* Written task *
Print the listing below exactly.

* Dataset extract *
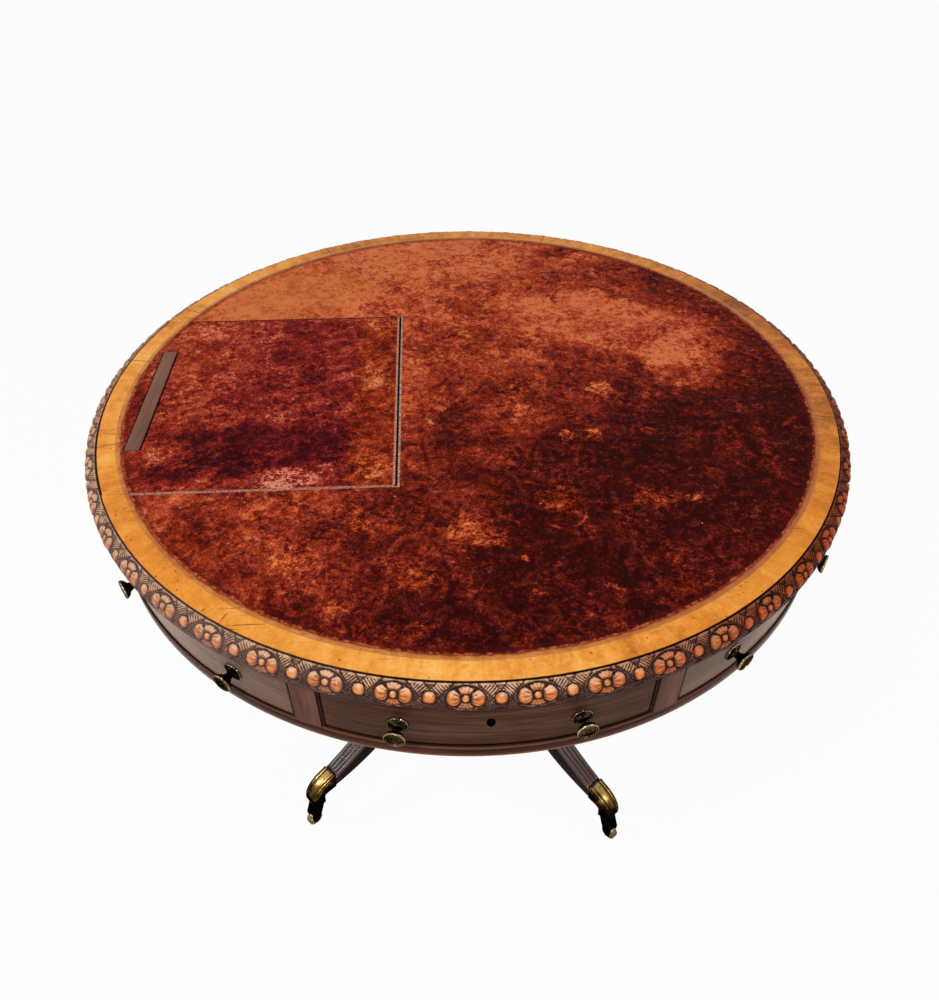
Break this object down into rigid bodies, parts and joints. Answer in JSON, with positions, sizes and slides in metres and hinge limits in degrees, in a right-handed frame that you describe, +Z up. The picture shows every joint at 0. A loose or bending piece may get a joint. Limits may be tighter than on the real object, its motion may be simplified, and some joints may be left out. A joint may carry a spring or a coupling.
{
  "type": "drum table",
  "caption": "Round leather-topped drum writing table: revolving frieze with drawers, a rising reading slope with ratchet strut and flip-up ledge, turned column and sabre legs on castors.",
  "frame": {"origin": "on the floor under the column, at the middle of the round top's footprint", "axes": "+Z up; the front drawer faces -Y; the reading slope lies on the -X side"},
  "size_m": [1.0254, 1.0254, 0.775],
  "materials": {
    "mahogany_dark": "polished dark mahogany, reeded",
    "mahogany": "french polished",
    "crossband_wood": "french polished satinwood-toned mahogany",
    "carved_wood": "carved and waxed",
    "writing_leather": "worn hide",
    "brass": "aged brass",
    "iron": "black iron",
    "oak_lining": "waxed",
    "pine_board": "bare board"
  },
  "bodies": {
    "base": {"column": "mahogany_dark", "bearer_block": "mahogany_dark", "pivot_spigot": "iron", "pivot_nut": "iron", "leg_1": "mahogany_dark", "leg_2": "mahogany_dark", "leg_3": "mahogany_dark", "leg_4": "mahogany_dark", "toe_caps": "brass", "leg_brace": "iron", "brace_screws": "iron", "finial": "mahogany_dark"},
    "drum": {"top_board": "mahogany", "leather_top": "writing_leather", "crossband": "crossband_wood", "carved_rim": "carved_wood", "top_rail": "mahogany", "bottom_rail": "mahogany", "drum_floor": "pine_board", "hub_block": "pine_board", "frieze_stiles": "mahogany", "drawer_guides": "pine_board", "core_boards": "pine_board", "false_fronts": "mahogany", "false_front_knobs": "brass", "slope_well": "pine_board", "slope_rack": "mahogany", "hinge_plates": "brass"},
    "slope": {"slope_board": "mahogany", "slope_leather": "writing_leather", "slope_crossband": "crossband_wood", "slope_pins": "brass", "strut_lugs": "brass"},
    "strut": {"slope_strut": "mahogany"},
    "ledge": {"book_ledge": "mahogany"},
    "front_drawer": {"front_drawer_face": "mahogany", "front_drawer_box": "oak_lining", "front_drawer_brass": "brass"},
    "front_bolt": {"front_lock_bolt": "iron"},
    "right_drawer": {"right_drawer_face": "mahogany", "right_drawer_box": "oak_lining", "right_drawer_brass": "brass"},
    "right_bolt": {"right_lock_bolt": "iron"},
    "back_drawer": {"back_drawer_face": "mahogany", "back_drawer_box": "oak_lining", "back_drawer_brass": "brass"},
    "back_bolt": {"back_lock_bolt": "iron"},
    "left_drawer": {"left_drawer_face": "mahogany", "left_drawer_box": "oak_lining", "left_drawer_brass": "brass"},
    "left_bolt": {"left_lock_bolt": "iron"},
    "castor_1": {"castor_horn_1": "brass"},
    "wheel_1": {"castor_wheel_1": "brass"},
    "castor_2": {"castor_horn_2": "brass"},
    "wheel_2": {"castor_wheel_2": "brass"},
    "castor_3": {"castor_horn_3": "brass"},
    "wheel_3": {"castor_wheel_3": "brass"},
    "castor_4": {"castor_horn_4": "brass"},
    "wheel_4": {"castor_wheel_4": "brass"}
  },
  "joints": [
    {"name": "drum_turn", "type": "hinge", "parent": "base", "child": "drum", "pos_m": [0, 0, 0.66], "axis": [0, 0, 1], "continuous": true},
    {"name": "slope_lift", "type": "hinge", "parent": "drum", "child": "slope", "pos_m": [-0.437, -0.008, 0.77], "axis": [0, -1, 0], "range_deg": [0, 30]},
    {"name": "strut_swing", "type": "hinge", "parent": "slope", "child": "strut", "pos_m": [-0.317, -0.008, 0.757], "axis": [0, 1, 0], "range_deg": [0, 60]},
    {"name": "ledge_turn", "type": "hinge", "parent": "slope", "child": "ledge", "pos_m": [-0.4425, -0.008, 0.772], "axis": [0, -1, 0], "range_deg": [0, 90]},
    {"name": "front_drawer_slide", "type": "slide", "parent": "drum", "child": "front_drawer", "axis": [0, -1, 0], "range_m": [0, 0.24]},
    {"name": "front_bolt_throw", "type": "slide", "parent": "front_drawer", "child": "front_bolt", "axis": [0, 0, 1], "range_m": [0, 0.006]},
    {"name": "right_drawer_slide", "type": "slide", "parent": "drum", "child": "right_drawer", "axis": [1, 0, 0], "range_m": [0, 0.24]},
    {"name": "right_bolt_throw", "type": "slide", "parent": "right_drawer", "child": "right_bolt", "axis": [0, 0, 1], "range_m": [0, 0.006]},
    {"name": "back_drawer_slide", "type": "slide", "parent": "drum", "child": "back_drawer", "axis": [0, 1, 0], "range_m": [0, 0.24]},
    {"name": "back_bolt_throw", "type": "slide", "parent": "back_drawer", "child": "back_bolt", "axis": [0, 0, 1], "range_m": [0, 0.006]},
    {"name": "left_drawer_slide", "type": "slide", "parent": "drum", "child": "left_drawer", "axis": [-1, 0, 0], "range_m": [0, 0.24]},
    {"name": "left_bolt_throw", "type": "slide", "parent": "left_drawer", "child": "left_bolt", "axis": [0, 0, 1], "range_m": [0, 0.006]},
    {"name": "castor_swivel_1", "type": "hinge", "parent": "base", "child": "castor_1", "pos_m": [0.22914, -0.27896, 0.06], "axis": [0, 0, 1], "continuous": true},
    {"name": "castor_roll_1", "type": "hinge", "parent": "castor_1", "child": "wheel_1", "pos_m": [0.23707, -0.28862, 0.013], "axis": [0.7727, 0.6347, 0], "continuous": true},
    {"name": "castor_swivel_2", "type": "hinge", "parent": "base", "child": "castor_2", "pos_m": [0.27896, 0.22914, 0.06], "axis": [0, 0, 1], "continuous": true},
    {"name": "castor_roll_2", "type": "hinge", "parent": "castor_2", "child": "wheel_2", "pos_m": [0.28862, 0.23707, 0.013], "axis": [-0.6347, 0.7727, 0], "continuous": true},
    {"name": "castor_swivel_3", "type": "hinge", "parent": "base", "child": "castor_3", "pos_m": [-0.22914, 0.27896, 0.06], "axis": [0, 0, 1], "continuous": true},
    {"name": "castor_roll_3", "type": "hinge", "parent": "castor_3", "child": "wheel_3", "pos_m": [-0.23707, 0.28862, 0.013], "axis": [-0.7727, -0.6347, 0], "continuous": true},
    {"name": "castor_swivel_4", "type": "hinge", "parent": "base", "child": "castor_4", "pos_m": [-0.27896, -0.22914, 0.06], "axis": [0, 0, 1], "continuous": true},
    {"name": "castor_roll_4", "type": "hinge", "parent": "castor_4", "child": "wheel_4", "pos_m": [-0.28862, -0.23707, 0.013], "axis": [0.6347, -0.7727, 0], "continuous": true}
  ],
  "couplings": [
    {"joint": "strut_swing", "follows": "slope_lift", "ratio": 2}
  ]
}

* Solution *
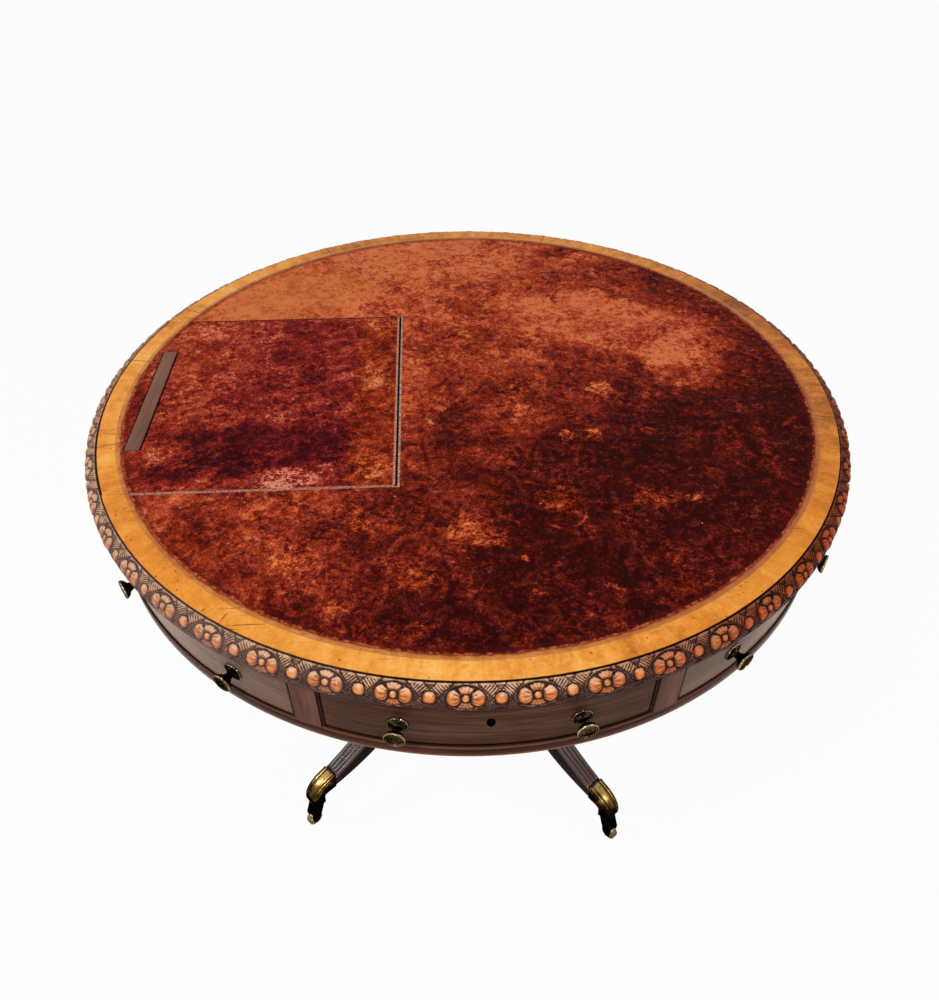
Break this object down into rigid bodies, parts and joints. Answer in JSON, with positions, sizes and slides in metres and hinge limits in degrees, in a right-handed frame that you describe, +Z up. The picture shows every joint at 0. A loose or bending piece may get a joint. Limits may be tighter than on the real object, its motion may be simplified, and some joints may be left out. A joint may carry a spring or a coupling.
{
  "type": "drum table",
  "caption": "Round leather-topped drum writing table: revolving frieze with drawers, a rising reading slope with ratchet strut and flip-up ledge, turned column and sabre legs on castors.",
  "frame": {"origin": "on the floor under the column, at the middle of the round top's footprint", "axes": "+Z up; the front drawer faces -Y; the reading slope lies on the -X side"},
  "size_m": [1.0254, 1.0254, 0.775],
  "materials": {
    "mahogany_dark": "polished dark mahogany, reeded",
    "mahogany": "french polished",
    "crossband_wood": "french polished satinwood-toned mahogany",
    "carved_wood": "carved and waxed",
    "writing_leather": "worn hide",
    "brass": "aged brass",
    "iron": "black iron",
    "oak_lining": "waxed",
    "pine_board": "bare board"
  },
  "bodies": {
    "base": {"column": "mahogany_dark", "bearer_block": "mahogany_dark", "pivot_spigot": "iron", "pivot_nut": "iron", "leg_1": "mahogany_dark", "leg_2": "mahogany_dark", "leg_3": "mahogany_dark", "leg_4": "mahogany_dark", "toe_caps": "brass", "leg_brace": "iron", "brace_screws": "iron", "finial": "mahogany_dark"},
    "drum": {"top_board": "mahogany", "leather_top": "writing_leather", "crossband": "crossband_wood", "carved_rim": "carved_wood", "top_rail": "mahogany", "bottom_rail": "mahogany", "drum_floor": "pine_board", "hub_block": "pine_board", "frieze_stiles": "mahogany", "drawer_guides": "pine_board", "core_boards": "pine_board", "false_fronts": "mahogany", "false_front_knobs": "brass", "slope_well": "pine_board", "slope_rack": "mahogany", "hinge_plates": "brass"},
    "slope": {"slope_board": "mahogany", "slope_leather": "writing_leather", "slope_crossband": "crossband_wood", "slope_pins": "brass", "strut_lugs": "brass"},
    "strut": {"slope_strut": "mahogany"},
    "ledge": {"book_ledge": "mahogany"},
    "front_drawer": {"front_drawer_face": "mahogany", "front_drawer_box": "oak_lining", "front_drawer_brass": "brass"},
    "front_bolt": {"front_lock_bolt": "iron"},
    "right_drawer": {"right_drawer_face": "mahogany", "right_drawer_box": "oak_lining", "right_drawer_brass": "brass"},
    "right_bolt": {"right_lock_bolt": "iron"},
    "back_drawer": {"back_drawer_face": "mahogany", "back_drawer_box": "oak_lining", "back_drawer_brass": "brass"},
    "back_bolt": {"back_lock_bolt": "iron"},
    "left_drawer": {"left_drawer_face": "mahogany", "left_drawer_box": "oak_lining", "left_drawer_brass": "brass"},
    "left_bolt": {"left_lock_bolt": "iron"},
    "castor_1": {"castor_horn_1": "brass"},
    "wheel_1": {"castor_wheel_1": "brass"},
    "castor_2": {"castor_horn_2": "brass"},
    "wheel_2": {"castor_wheel_2": "brass"},
    "castor_3": {"castor_horn_3": "brass"},
    "wheel_3": {"castor_wheel_3": "brass"},
    "castor_4": {"castor_horn_4": "brass"},
    "wheel_4": {"castor_wheel_4": "brass"}
  },
  "joints": [
    {"name": "drum_turn", "type": "hinge", "parent": "base", "child": "drum", "pos_m": [0, 0, 0.66], "axis": [0, 0, 1], "continuous": true},
    {"name": "slope_lift", "type": "hinge", "parent": "drum", "child": "slope", "pos_m": [-0.437, -0.008, 0.77], "axis": [0, -1, 0], "range_deg": [0, 30]},
    {"name": "strut_swing", "type": "hinge", "parent": "slope", "child": "strut", "pos_m": [-0.317, -0.008, 0.757], "axis": [0, 1, 0], "range_deg": [0, 60]},
    {"name": "ledge_turn", "type": "hinge", "parent": "slope", "child": "ledge", "pos_m": [-0.4425, -0.008, 0.772], "axis": [0, -1, 0], "range_deg": [0, 90]},
    {"name": "front_drawer_slide", "type": "slide", "parent": "drum", "child": "front_drawer", "axis": [0, -1, 0], "range_m": [0, 0.24]},
    {"name": "front_bolt_throw", "type": "slide", "parent": "front_drawer", "child": "front_bolt", "axis": [0, 0, 1], "range_m": [0, 0.006]},
    {"name": "right_drawer_slide", "type": "slide", "parent": "drum", "child": "right_drawer", "axis": [1, 0, 0], "range_m": [0, 0.24]},
    {"name": "right_bolt_throw", "type": "slide", "parent": "right_drawer", "child": "right_bolt", "axis": [0, 0, 1], "range_m": [0, 0.006]},
    {"name": "back_drawer_slide", "type": "slide", "parent": "drum", "child": "back_drawer", "axis": [0, 1, 0], "range_m": [0, 0.24]},
    {"name": "back_bolt_throw", "type": "slide", "parent": "back_drawer", "child": "back_bolt", "axis": [0, 0, 1], "range_m": [0, 0.006]},
    {"name": "left_drawer_slide", "type": "slide", "parent": "drum", "child": "left_drawer", "axis": [-1, 0, 0], "range_m": [0, 0.24]},
    {"name": "left_bolt_throw", "type": "slide", "parent": "left_drawer", "child": "left_bolt", "axis": [0, 0, 1], "range_m": [0, 0.006]},
    {"name": "castor_swivel_1", "type": "hinge", "parent": "base", "child": "castor_1", "pos_m": [0.22914, -0.27896, 0.06], "axis": [0, 0, 1], "continuous": true},
    {"name": "castor_roll_1", "type": "hinge", "parent": "castor_1", "child": "wheel_1", "pos_m": [0.23707, -0.28862, 0.013], "axis": [0.7727, 0.6347, 0], "continuous": true},
    {"name": "castor_swivel_2", "type": "hinge", "parent": "base", "child": "castor_2", "pos_m": [0.27896, 0.22914, 0.06], "axis": [0, 0, 1], "continuous": true},
    {"name": "castor_roll_2", "type": "hinge", "parent": "castor_2", "child": "wheel_2", "pos_m": [0.28862, 0.23707, 0.013], "axis": [-0.6347, 0.7727, 0], "continuous": true},
    {"name": "castor_swivel_3", "type": "hinge", "parent": "base", "child": "castor_3", "pos_m": [-0.22914, 0.27896, 0.06], "axis": [0, 0, 1], "continuous": true},
    {"name": "castor_roll_3", "type": "hinge", "parent": "castor_3", "child": "wheel_3", "pos_m": [-0.23707, 0.28862, 0.013], "axis": [-0.7727, -0.6347, 0], "continuous": true},
    {"name": "castor_swivel_4", "type": "hinge", "parent": "base", "child": "castor_4", "pos_m": [-0.27896, -0.22914, 0.06], "axis": [0, 0, 1], "continuous": true},
    {"name": "castor_roll_4", "type": "hinge", "parent": "castor_4", "child": "wheel_4", "pos_m": [-0.28862, -0.23707, 0.013], "axis": [0.6347, -0.7727, 0], "continuous": true}
  ],
  "couplings": [
    {"joint": "strut_swing", "follows": "slope_lift", "ratio": 2}
  ]
}